Each line containing the word "More" must be reported.

◆ DATA TO PROCESS ◆
BEGIN

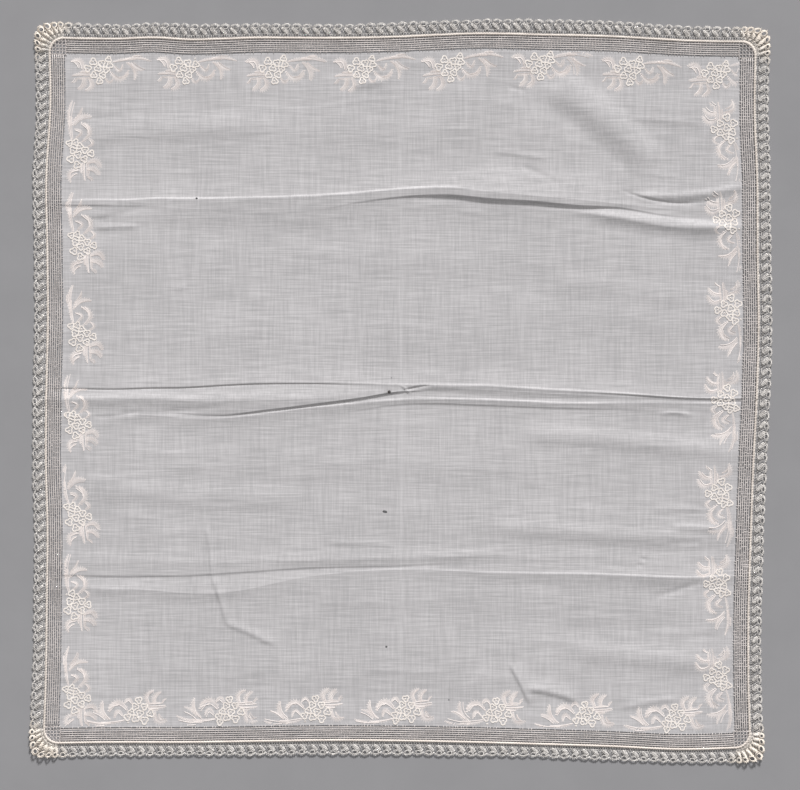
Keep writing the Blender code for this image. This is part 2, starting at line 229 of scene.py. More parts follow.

END
BEGIN

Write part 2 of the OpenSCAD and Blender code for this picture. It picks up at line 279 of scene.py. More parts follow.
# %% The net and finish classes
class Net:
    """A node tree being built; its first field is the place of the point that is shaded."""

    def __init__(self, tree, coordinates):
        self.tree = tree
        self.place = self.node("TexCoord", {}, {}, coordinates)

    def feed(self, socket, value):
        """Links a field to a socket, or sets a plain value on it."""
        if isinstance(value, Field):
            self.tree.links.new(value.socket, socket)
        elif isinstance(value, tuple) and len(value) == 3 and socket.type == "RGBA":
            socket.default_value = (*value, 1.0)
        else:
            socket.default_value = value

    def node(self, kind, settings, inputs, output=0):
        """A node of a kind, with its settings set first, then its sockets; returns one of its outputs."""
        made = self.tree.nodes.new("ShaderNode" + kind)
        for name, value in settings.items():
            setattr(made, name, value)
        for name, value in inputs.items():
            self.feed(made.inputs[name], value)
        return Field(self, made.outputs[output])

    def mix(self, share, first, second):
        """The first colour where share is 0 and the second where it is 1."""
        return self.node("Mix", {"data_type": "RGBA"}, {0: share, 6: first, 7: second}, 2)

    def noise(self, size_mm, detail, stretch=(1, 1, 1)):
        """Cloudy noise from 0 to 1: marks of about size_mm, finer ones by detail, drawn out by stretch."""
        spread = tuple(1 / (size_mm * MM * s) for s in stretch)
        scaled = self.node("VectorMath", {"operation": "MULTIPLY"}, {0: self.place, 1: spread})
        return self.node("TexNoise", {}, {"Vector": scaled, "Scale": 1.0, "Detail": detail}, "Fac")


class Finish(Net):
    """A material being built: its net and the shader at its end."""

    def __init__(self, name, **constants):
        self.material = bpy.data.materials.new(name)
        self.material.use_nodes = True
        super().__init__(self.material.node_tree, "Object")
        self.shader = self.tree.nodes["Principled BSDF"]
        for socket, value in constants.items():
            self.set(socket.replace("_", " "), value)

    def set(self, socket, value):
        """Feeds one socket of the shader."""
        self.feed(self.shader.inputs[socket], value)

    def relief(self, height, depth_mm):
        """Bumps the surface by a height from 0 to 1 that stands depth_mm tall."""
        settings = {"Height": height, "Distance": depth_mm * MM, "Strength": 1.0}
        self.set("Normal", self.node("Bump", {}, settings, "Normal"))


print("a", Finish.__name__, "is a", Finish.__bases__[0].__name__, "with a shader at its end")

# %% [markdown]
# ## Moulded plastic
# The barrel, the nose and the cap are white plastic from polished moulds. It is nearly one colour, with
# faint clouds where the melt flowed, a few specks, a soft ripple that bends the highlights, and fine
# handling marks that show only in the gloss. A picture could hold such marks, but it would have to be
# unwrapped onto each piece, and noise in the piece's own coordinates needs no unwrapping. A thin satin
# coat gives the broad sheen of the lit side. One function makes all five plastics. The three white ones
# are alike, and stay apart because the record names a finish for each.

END

◆ CORRECT ANSWER ◆
Keep writing the Blender code for this image. This is part 2, starting at line 229 of scene.py. More parts follow.
Write part 2 of the OpenSCAD and Blender code for this picture. It picks up at line 279 of scene.py. More parts follow.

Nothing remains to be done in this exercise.